- **RECORDS FOR THE TASK**:
'''

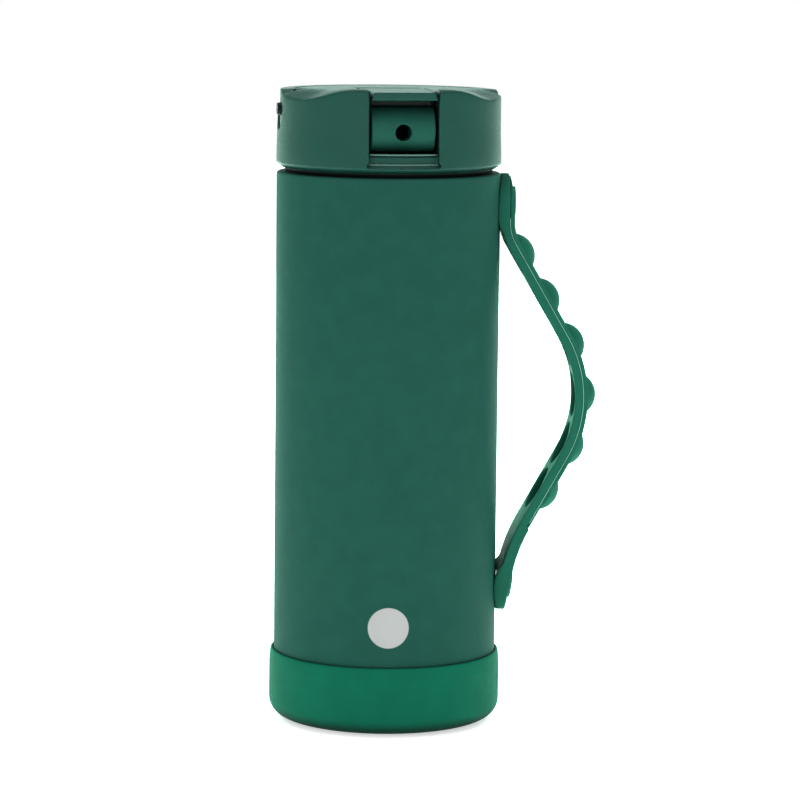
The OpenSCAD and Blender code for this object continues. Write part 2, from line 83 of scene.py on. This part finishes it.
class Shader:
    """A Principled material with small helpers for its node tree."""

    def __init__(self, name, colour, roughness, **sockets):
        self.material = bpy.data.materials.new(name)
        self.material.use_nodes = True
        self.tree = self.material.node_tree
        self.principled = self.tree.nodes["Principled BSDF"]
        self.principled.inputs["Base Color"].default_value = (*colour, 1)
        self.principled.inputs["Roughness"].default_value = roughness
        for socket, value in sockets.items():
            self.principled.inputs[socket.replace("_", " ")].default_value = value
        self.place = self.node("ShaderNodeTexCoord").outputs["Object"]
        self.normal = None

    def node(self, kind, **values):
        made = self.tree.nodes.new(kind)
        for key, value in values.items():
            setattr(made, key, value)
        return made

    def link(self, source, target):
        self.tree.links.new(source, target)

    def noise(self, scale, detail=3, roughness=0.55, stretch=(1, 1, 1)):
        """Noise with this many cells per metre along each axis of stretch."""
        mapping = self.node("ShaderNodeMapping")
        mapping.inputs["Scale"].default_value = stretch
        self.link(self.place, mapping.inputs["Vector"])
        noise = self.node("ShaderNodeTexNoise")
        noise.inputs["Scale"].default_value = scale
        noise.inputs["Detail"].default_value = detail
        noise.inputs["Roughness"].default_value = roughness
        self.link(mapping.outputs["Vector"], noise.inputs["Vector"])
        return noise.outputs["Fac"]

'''
'''

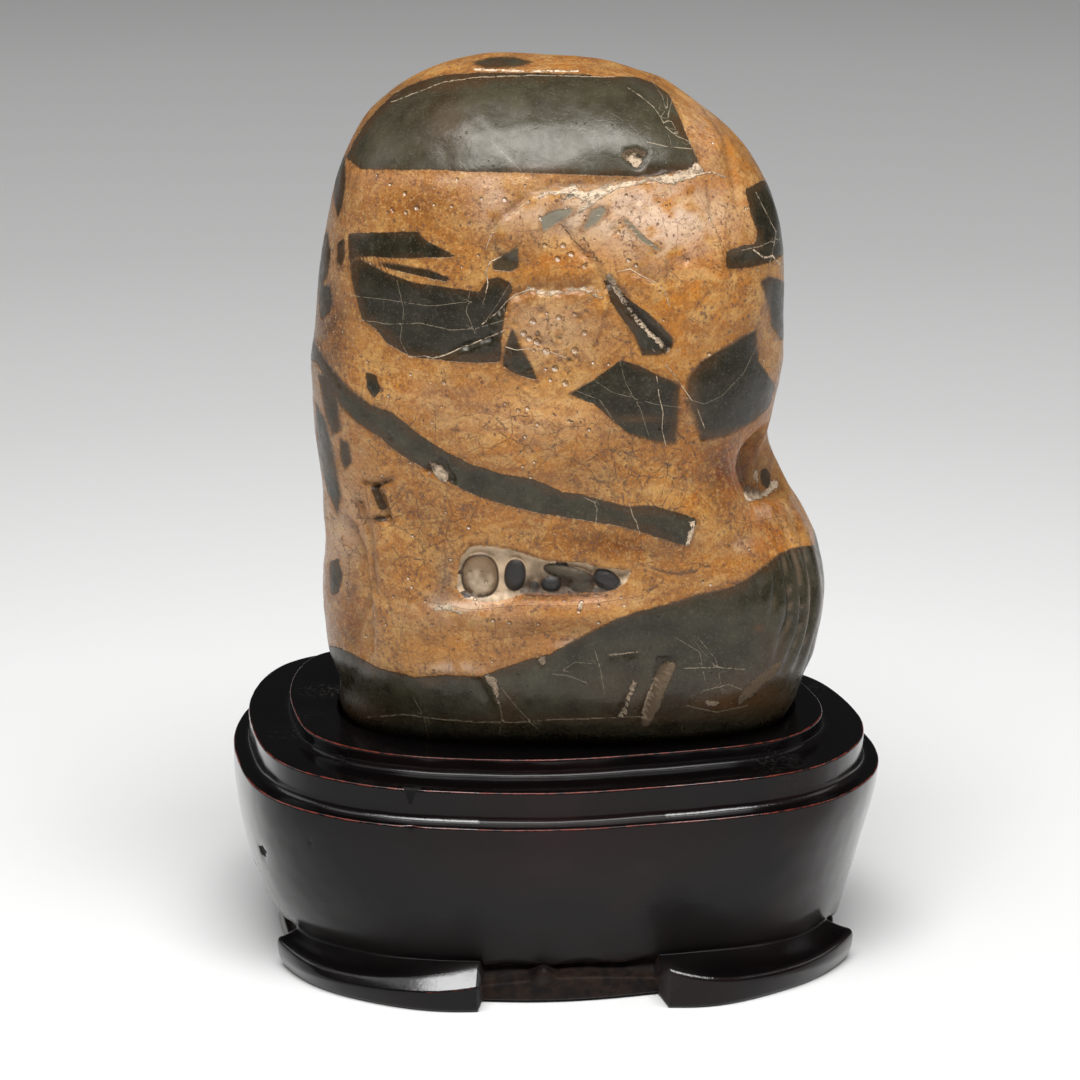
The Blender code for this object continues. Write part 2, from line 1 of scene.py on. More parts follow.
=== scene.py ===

'''

- **REQUIRED WORK**: Provide an exact reproduction of only those lines that start at the line containing "The OpenSCAD and" and end at the line containing "Principled material with", inclusive.

- **EXPECTED ANSWER**:
The OpenSCAD and Blender code for this object continues. Write part 2, from line 83 of scene.py on. This part finishes it.
class Shader:
    """A Principled material with small helpers for its node tree."""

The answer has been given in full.